28 September 2023
Healthcare is under pressure, but technology can help solve its challenges
Five researchers from Eindhoven University of Technology (TU/e) founded a spin-off last week that focuses on imitating the natural womb, or in other words making an incubator 2.0. The company is a spinoff from a European consortium that received an amount of 2.9 million euros in European subsidies in 2019.
The spin-off, named after the Greek goddess of life and birth Juno, is part of a larger collaboration that is investigating a “Perinatal Life Support” system. Partners in this consortium are the universities in Eindhoven, Aachen and Milan, and the companies LifeTec Group, Nemo Healthcare, MSB de Medici and Medsim. The newly founded company is named Juno Perinatal Healthcare B.V. and is located in Eindhoven, on the TU/e campus.
Premature birth is a major problem worldwide, one in ten children is born prematurely. Currently, babies born between 24 and 37 weeks are cared for in neonatal intensive care units (NICUs) that support cardiac and respiratory development using incubators. This solution is not optimal for babies born extremely preterm, i.e. <28 weeks. At this age, the organs and especially the lungs are not yet sufficiently developed to function outside the womb, even with the support of the incubator. In the intended “incubator 2.0” extremely premature babies will be kept in a fluid environment so that the natural situation in the womb is simulated as closely as possible and the baby can develop further.
The artificial womb also contains an important software component: in the new incubator, sensors monitor the development of a neonate already at an early stage. In addition to the development of the incubator itself, the spin-off is looking at the use of “digital twin technology” that can make use of mathematical models, measured and available data, and artificial intelligence. This enables us to advise and assist doctors with decision making. 3D printed training “manikins” are also developed as part of the research. These physical manikins can be linked to the digital twin model, to simulate how real babies would respond to the treatment and train medical personnel.
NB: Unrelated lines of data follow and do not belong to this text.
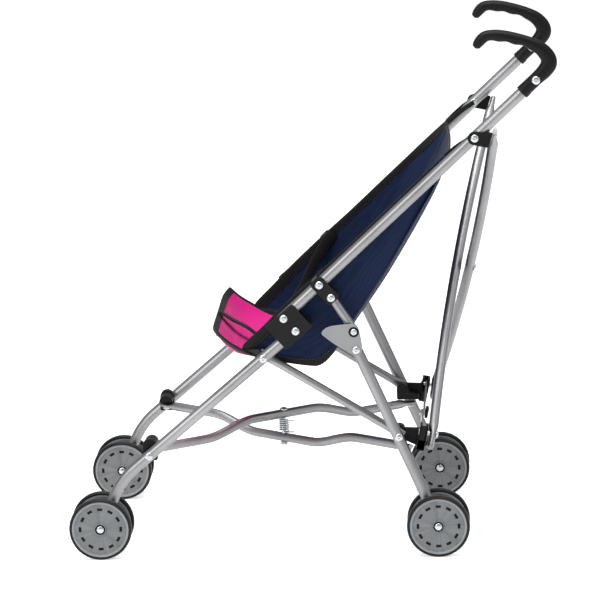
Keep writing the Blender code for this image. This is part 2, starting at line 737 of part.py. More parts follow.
def seat_fabric():
    """The sling as a bucket: cloth under the sitter and behind it, with a panel at each side."""
    outline = (*SEAT_UNDER, *SEAT_RIM)
    body = slab(outline, -SEAT_HALF, SEAT_HALF)
    inside = offset(SEAT_UNDER, CLOTH)
    inside[0] = (-0.1100, inside[0][1] + 0.018)
    inside[-1] = (0.1500, 0.4300)
    hollow = slab((*inside, (0.0, 0.45), (-0.12, 0.35)), CLOTH - SEAT_HALF, SEAT_HALF - CLOTH)
    cut(body, hollow)
    return finish_part(body, "seat_fabric", NAVY)


def seat_pad():
    """The coloured front section of the seat, lying on the sling."""
    under = offset(SEAT_UNDER, CLOTH + GAP)[1:5]
    over = offset(SEAT_UNDER, CLOTH + GAP + 0.0016)[1:5]
    half = SEAT_HALF - CLOTH - GAP
    return finish_part(slab((*under, *reversed(over)), -half, half), "seat_pad", PINK)


def lap_belt():
    """A strap from one side panel to the other across the lap."""
    half = SEAT_HALF - CLOTH - GAP
    steps = 16
    low, high = [], []
    for i in range(steps + 1):
        t = 2 * i / steps - 1
        ahead = 0.030 * (1 - t * t)
        drop = 0.036 * (1 - t ** 4)
        low.append((half * t, 0.0050 - ahead, 0.2620 - drop))
        high.append((half * t, 0.0090 - ahead, 0.2720 - drop))
    work = bmesh.new()
    rings = []
    for a, b in zip(low, high):
        a, b = Vector(a), Vector(b)
        thick = Vector((0, 0.0011, -0.0004))
        rings.append([work.verts.new(p) for p in (a, a + thick, b + thick, b)])
    for first, second in zip(rings, rings[1:]):
        for i in range(4):
            j = (i + 1) % 4
            work.faces.new((first[i], first[j], second[j], second[i]))
    work.faces.new(rings[0])
    work.faces.new(list(reversed(rings[-1])))
    bmesh.ops.recalc_face_normals(work, faces=work.faces)
    mesh = bpy.data.meshes.new("belt")
    work.to_mesh(mesh)
    work.free()
    belt = bpy.data.objects.new("belt", mesh)
    bpy.context.scene.collection.objects.link(belt)
    return finish_part(belt, "lap_belt", GREY)


# ---------------------------------------------------------------- assembly
def build_side(side, sign):
    for make in (
        front_leg, handle_tube, rear_leg, seat_brace, side_bracket, link_clip, lock_link, lock_plate,
        handle_grip, top_bracket, front_knuckle, rear_knuckle, pins, back_bracket, lock_bar, foot_rivet,
    ):
        make(side, sign)
    for place, centre in (("front", FRONT_AXLE), ("rear", REAR_AXLE)):
        wheel(f"{place}_wheel_{side}_outer", sign, centre, 1)
        wheel(f"{place}_wheel_{side}_inner", sign, centre, -1)
        axle(f"{place}_axle_{side}", sign, centre)
    back_tube(f"back_tube_{side}", sign)


def build():
    for side, sign in SIDES:
        build_side(side, sign)
    cross_tube("cross_tube_upper", 1, CROSS_BOW)
    cross_tube("cross_tube_lower", -1, -CROSS_BOW)
    pivot_bolt()
    torsion_spring()
    lock_pedal()
    seat_fabric()
    seat_pad()
    lap_belt()


clear_scene()
PARTS = new_collection("doll_stroller")
CUTTERS = new_collection("cutters")
build()
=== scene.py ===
"""Looks of the doll stroller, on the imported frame. Metres, +Z up, front towards -Y, left side at +X."""

import math

import bmesh
import bpy
from mathutils import Matrix, Vector
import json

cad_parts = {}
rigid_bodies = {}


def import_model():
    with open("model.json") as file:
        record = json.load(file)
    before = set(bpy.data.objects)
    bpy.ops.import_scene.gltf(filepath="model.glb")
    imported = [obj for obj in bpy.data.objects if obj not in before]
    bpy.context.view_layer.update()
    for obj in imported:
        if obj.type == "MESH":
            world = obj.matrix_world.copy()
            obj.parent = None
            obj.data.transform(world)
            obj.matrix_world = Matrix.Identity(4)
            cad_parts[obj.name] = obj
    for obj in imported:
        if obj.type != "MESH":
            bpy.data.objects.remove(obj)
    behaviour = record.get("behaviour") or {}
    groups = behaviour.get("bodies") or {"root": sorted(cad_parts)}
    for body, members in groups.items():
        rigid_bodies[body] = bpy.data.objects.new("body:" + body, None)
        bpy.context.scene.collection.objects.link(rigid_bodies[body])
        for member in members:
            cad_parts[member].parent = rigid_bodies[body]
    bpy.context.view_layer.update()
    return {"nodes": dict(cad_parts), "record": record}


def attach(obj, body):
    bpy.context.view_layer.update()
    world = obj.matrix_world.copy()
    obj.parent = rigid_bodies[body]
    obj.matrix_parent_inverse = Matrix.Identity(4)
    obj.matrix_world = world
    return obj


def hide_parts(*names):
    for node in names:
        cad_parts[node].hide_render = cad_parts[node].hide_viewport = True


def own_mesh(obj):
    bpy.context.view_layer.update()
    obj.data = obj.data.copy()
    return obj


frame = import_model()
SIDES = (("left", 1), ("right", -1))

SIDE_X = 0.113
LEG_DEG = 40.3
TUBE_DEG = 43.0
FRONT_AXLE = (-0.2142, 0.0315)
REAR_AXLE = (0.1240, 0.0315)
LEG_BEND = (-0.1925, 0.0790)
FRONT_PIN = (-0.1641, 0.1037)
BRACE_PIN = (-0.0475, 0.2026)
LEG_TOP = (-0.0146, 0.2305)
ELBOW = (-0.0262, 0.2433)
CLIP_PIN = (0.0097, 0.2768)
LINK_PIN = (0.0211, 0.2639)
LOCK_PIN = (0.0430, 0.2294)
PLATE_PIN = (0.0450, 0.2110)
REAR_PIN = (0.0858, 0.1208)
TOP_PIN = (0.1645, 0.4211)
BACK_LOW = (0.1168, 0.1075)
BACK_TOP = (0.1838, 0.4217)
CROSS_Y = -0.035
CROSS_Z = 0.1045
TUBE_R = 0.0056             # front legs, handle tubes and rear legs
BRACE_R = 0.0042
BRACE_X = 0.1010
LINK_R = 0.0046
BACK_R = 0.0050
SHANK_R = 0.0021            # pins through the joints
CHEEK = 0.0075              # from a tube's middle to the outer face of its sheet bracket
SHEET = 0.0016              # thickness of the sheet brackets
PIN_FACE = 0.1186           # x of the heads of the pins in the legs
GUARD_FACES = (0.1189, 0.1215)


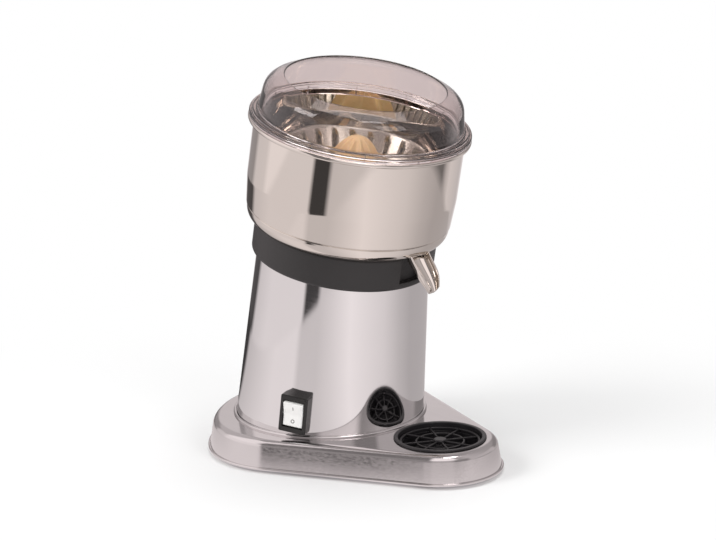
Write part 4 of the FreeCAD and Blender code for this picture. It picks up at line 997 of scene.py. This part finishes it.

The spin-off timeline spans the next 8 to 10 years. The first prototype of the artificial womb is expected in 2024. After this, the preclinical and clinical tests and the certification process can be started. The five co-founders of the spin-off are Guid Oei (Gynecologist and professor), Beatrijs van der Hout and Myrthe van de Ven and Jasmijn and Lyla Kok ( researchers). Prof.dr.ir. Frans van de Vosse is the first member of the scientific board.